## [MATERIAL]
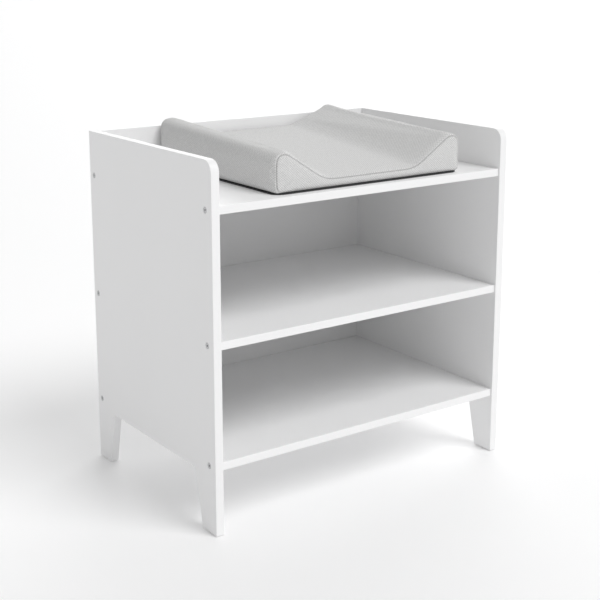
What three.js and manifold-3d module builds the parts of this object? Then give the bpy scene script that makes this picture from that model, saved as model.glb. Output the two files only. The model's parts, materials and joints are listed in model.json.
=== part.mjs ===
// A changing table: two side panels with integral legs, three fixed shelves, a back rail,
// a thin back panel, flat-pack fasteners, and a loose contoured changing pad.
// Millimetres. X runs to the right, Y to the back, Z up. The origin is the middle of the footprint.
import * as THREE from "three";
import { mergeVertices } from "three/addons/utils/BufferGeometryUtils.js";
import Module from "manifold-3d";

const wasm = await Module();
wasm.setup();

// Overall size
const WIDTH = 912;
const DEPTH = 606;
const HEIGHT = 900;

// Boards
const SIDE_THICKNESS = 22;
const SHELF_THICKNESS = 20;
const RAIL_THICKNESS = 18;
const BACK_THICKNESS = 4;
const SHELF_TOPS = { top: 795, middle: 477, bottom: 182 };
const SHELF_SETBACK = 5; // the shelves' front edges stand behind the side panels' front edges
const RABBET_WIDTH = 10; // the step in each side panel that holds an edge of the back panel
const CORNER_RADIUS = 30; // the side panels' front top corner
const EASED = 1.2; // the radius of every eased board edge
const EASED_STEPS = 2;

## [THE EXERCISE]
From the first line of the data through the line with "const HEIGHT = 900;", quote each line exactly and add nothing else.

## [COMPLETE RESPONSE]
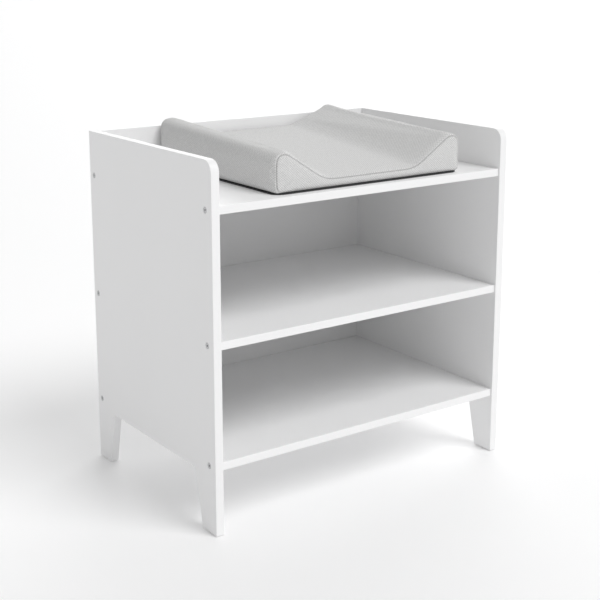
What three.js and manifold-3d module builds the parts of this object? Then give the bpy scene script that makes this picture from that model, saved as model.glb. Output the two files only. The model's parts, materials and joints are listed in model.json.
=== part.mjs ===
// A changing table: two side panels with integral legs, three fixed shelves, a back rail,
// a thin back panel, flat-pack fasteners, and a loose contoured changing pad.
// Millimetres. X runs to the right, Y to the back, Z up. The origin is the middle of the footprint.
import * as THREE from "three";
import { mergeVertices } from "three/addons/utils/BufferGeometryUtils.js";
import Module from "manifold-3d";

const wasm = await Module();
wasm.setup();

// Overall size
const WIDTH = 912;
const DEPTH = 606;
const HEIGHT = 900;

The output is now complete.